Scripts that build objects

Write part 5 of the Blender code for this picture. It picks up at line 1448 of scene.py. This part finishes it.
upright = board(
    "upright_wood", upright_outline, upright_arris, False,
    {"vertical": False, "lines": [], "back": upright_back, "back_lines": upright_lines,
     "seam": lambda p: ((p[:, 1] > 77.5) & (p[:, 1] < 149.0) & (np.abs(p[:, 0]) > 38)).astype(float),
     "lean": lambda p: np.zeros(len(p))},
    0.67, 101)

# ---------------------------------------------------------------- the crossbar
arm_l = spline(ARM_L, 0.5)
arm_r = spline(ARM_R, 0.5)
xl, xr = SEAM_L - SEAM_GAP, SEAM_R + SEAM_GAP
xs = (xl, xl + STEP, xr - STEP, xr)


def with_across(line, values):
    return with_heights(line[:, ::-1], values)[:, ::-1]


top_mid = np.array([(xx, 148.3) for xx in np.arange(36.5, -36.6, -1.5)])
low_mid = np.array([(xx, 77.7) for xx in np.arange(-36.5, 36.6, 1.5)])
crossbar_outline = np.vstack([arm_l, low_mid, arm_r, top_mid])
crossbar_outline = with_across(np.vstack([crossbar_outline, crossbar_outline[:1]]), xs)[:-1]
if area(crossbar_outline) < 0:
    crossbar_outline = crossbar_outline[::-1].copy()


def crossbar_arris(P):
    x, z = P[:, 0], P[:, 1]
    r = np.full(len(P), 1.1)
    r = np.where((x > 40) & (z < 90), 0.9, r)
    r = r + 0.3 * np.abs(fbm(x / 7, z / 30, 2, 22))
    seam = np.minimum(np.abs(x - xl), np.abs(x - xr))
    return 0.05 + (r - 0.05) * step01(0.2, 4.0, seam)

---

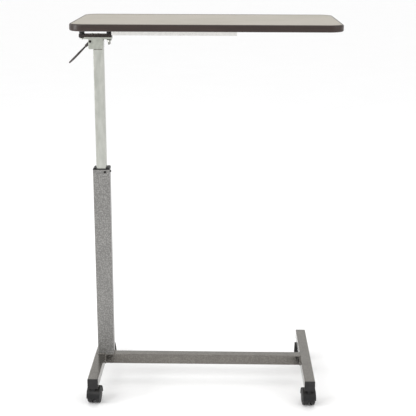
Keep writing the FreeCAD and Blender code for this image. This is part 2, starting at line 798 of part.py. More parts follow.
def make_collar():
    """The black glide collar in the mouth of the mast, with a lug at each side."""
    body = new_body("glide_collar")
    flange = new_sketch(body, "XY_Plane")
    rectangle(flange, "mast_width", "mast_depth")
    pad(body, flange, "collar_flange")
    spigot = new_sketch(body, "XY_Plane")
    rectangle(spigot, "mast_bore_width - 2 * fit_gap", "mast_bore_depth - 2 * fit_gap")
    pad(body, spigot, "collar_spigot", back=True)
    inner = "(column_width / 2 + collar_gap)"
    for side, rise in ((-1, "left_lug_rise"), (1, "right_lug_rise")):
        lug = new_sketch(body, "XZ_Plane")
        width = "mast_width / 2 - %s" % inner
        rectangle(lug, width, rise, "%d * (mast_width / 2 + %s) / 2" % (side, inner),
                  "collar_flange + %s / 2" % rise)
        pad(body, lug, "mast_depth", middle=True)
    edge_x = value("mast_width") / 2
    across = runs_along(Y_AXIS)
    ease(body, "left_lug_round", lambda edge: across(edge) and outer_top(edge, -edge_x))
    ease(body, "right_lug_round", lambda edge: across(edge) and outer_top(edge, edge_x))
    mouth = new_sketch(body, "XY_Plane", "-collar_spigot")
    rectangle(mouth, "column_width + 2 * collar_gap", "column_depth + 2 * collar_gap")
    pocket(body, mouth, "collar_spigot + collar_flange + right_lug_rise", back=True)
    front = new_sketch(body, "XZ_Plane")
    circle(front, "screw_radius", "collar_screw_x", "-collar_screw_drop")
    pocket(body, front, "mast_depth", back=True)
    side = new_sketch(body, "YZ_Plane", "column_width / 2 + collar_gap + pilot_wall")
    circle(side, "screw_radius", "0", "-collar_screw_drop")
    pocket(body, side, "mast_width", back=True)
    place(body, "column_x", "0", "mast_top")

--

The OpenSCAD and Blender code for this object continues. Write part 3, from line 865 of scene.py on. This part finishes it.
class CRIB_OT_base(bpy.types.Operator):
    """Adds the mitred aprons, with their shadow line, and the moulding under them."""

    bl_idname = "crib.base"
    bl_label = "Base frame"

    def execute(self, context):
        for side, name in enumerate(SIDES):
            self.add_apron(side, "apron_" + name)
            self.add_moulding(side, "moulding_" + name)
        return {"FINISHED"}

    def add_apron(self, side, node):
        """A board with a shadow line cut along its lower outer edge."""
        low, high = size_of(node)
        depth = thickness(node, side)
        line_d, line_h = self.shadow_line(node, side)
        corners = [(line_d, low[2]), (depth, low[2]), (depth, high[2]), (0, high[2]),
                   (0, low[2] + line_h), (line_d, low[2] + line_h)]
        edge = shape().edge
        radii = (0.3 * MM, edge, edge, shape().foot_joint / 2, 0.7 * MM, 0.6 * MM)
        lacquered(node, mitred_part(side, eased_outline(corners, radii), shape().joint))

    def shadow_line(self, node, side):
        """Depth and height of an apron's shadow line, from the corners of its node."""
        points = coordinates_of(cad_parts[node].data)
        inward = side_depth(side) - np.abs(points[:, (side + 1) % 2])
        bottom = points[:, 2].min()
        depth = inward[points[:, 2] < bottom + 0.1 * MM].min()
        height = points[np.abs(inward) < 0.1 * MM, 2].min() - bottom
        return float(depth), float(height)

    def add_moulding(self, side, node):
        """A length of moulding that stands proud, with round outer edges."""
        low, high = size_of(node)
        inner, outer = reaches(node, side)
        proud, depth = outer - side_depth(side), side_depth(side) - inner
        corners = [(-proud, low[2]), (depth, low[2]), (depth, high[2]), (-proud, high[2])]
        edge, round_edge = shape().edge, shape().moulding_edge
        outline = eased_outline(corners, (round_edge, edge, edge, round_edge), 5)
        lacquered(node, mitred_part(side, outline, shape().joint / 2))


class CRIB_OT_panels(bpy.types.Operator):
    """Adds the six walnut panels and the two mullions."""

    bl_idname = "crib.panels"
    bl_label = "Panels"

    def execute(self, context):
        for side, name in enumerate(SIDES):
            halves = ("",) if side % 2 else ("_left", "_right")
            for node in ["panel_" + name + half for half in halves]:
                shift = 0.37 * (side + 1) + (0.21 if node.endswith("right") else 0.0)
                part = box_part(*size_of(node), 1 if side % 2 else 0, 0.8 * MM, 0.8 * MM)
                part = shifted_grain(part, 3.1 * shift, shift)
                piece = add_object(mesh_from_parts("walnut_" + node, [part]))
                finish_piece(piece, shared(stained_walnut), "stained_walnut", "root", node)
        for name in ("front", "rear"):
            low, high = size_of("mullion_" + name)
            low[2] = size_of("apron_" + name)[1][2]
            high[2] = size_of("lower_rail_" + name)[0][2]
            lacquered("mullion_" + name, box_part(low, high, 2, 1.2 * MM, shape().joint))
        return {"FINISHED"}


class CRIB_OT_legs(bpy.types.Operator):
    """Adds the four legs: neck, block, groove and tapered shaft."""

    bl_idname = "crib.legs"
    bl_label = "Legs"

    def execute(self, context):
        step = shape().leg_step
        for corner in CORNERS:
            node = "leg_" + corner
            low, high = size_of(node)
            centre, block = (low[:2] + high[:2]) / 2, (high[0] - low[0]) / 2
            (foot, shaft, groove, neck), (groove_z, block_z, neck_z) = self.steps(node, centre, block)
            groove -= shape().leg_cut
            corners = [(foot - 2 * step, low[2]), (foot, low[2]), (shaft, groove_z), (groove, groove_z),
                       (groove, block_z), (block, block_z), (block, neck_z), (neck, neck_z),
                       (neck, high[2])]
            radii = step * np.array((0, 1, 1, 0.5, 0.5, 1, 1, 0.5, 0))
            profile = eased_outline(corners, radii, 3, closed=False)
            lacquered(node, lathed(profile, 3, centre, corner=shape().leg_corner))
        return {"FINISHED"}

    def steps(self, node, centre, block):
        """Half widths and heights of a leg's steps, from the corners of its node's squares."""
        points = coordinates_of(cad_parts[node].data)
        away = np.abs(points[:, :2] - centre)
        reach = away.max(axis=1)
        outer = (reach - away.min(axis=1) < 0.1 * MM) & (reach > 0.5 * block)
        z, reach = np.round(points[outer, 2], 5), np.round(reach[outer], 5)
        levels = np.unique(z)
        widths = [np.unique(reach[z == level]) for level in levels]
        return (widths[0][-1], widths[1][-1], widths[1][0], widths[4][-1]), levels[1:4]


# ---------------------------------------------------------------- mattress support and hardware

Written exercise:
What do the lines above say from the one containing "Write part 5" down to the one containing "return with_heights(line[:, ::-1], values)[:, ::-1]"? Return them exactly, both end lines included, and only them.

Response to the task:
Write part 5 of the Blender code for this picture. It picks up at line 1448 of scene.py. This part finishes it.
upright = board(
    "upright_wood", upright_outline, upright_arris, False,
    {"vertical": False, "lines": [], "back": upright_back, "back_lines": upright_lines,
     "seam": lambda p: ((p[:, 1] > 77.5) & (p[:, 1] < 149.0) & (np.abs(p[:, 0]) > 38)).astype(float),
     "lean": lambda p: np.zeros(len(p))},
    0.67, 101)

# ---------------------------------------------------------------- the crossbar
arm_l = spline(ARM_L, 0.5)
arm_r = spline(ARM_R, 0.5)
xl, xr = SEAM_L - SEAM_GAP, SEAM_R + SEAM_GAP
xs = (xl, xl + STEP, xr - STEP, xr)


def with_across(line, values):
    return with_heights(line[:, ::-1], values)[:, ::-1]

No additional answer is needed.